BRIEF DESCRIPTION OF THE DRAWINGS

These and other objects, features and advantages of the present invention will be apparent from the following detailed description and the appended claims and drawings in which:

FIG. 1 is a block diagram illustrating an implementation of an example of the present invention;

FIG. 2 is a block diagram illustrating another implementation of an example of the present invention;

FIG. 3 is a detailed flow diagram shown illustrating an example of the present invention; and

FIG. 4 is a flow diagram shown illustrating a process for testing test cases.

DETAILED DESCRIPTION OF THE PREFERRED EMBODIMENTS

Referring to FIG. 1, a block diagram of a system 100 is shown in accordance with an embodiment of the present invention. The system 100 generally comprises a block 102, a block 104, and a network 106. The block 102 may be implemented as a computer or other processor type circuit. In one example, the computer 102 may be a client workstation. The block 104 may be implemented as a data storage device or data storage circuit. In one example, the block 104 may be implemented as a test case data storage device. For example, the data storage device 104 generally contains or stores one or more databases. In one example, the data storage device 104 may be remotely located from the client workstation 102. The network 106 may be implemented as an ethernet network, a fibre channel network, a wireless network, or other network needed to meet the design criteria of a particular implementation. In one example, the network 106 may be a local intranet, a web-based internet connection, or other appropriate network connection. The data storage device 104 may be implemented as one or more storage devices, such as disc drives, solid state memory, etc.

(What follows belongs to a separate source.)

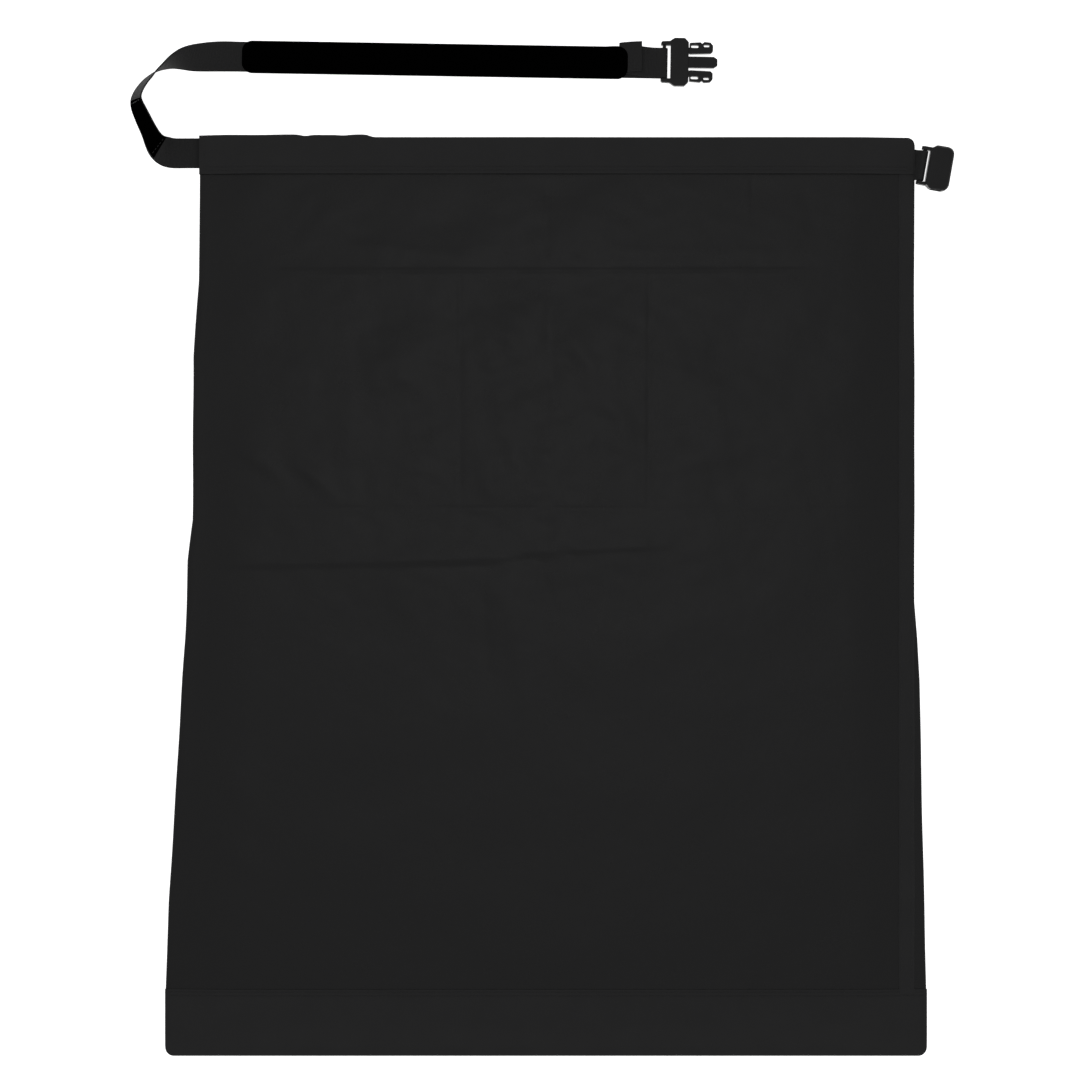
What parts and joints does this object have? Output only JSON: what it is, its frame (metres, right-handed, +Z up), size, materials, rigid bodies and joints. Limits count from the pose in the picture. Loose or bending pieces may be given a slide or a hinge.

The system 100 may indicate whether or not a given test routine (e.g., reliability test) should be used in a given test cycle. To determine whether a particular test routine (or test case) should be run (e.g., a determination of an appropriateness of a test), one or more rules (e.g., parameters) may be developed to evaluate a particular test routine. In one example, the rules may be varied from organization to organization. The system 100 may also include a tool 108 (e.g., a software program, application and/or module stored on the computer 102). The tool 108 may be configured to query the data store 104. The tool 108 may generate one or more queries relating to an aspect of a particular test routine. Queries may be generated to evaluate one test routine, two or more test routines in sequence, and/or two or more test routines simultaneously. In one example, the tool 108 may be a module (or particular function on, for example, a drop down menu) within a larger application (e.g., a test case management/execution tool).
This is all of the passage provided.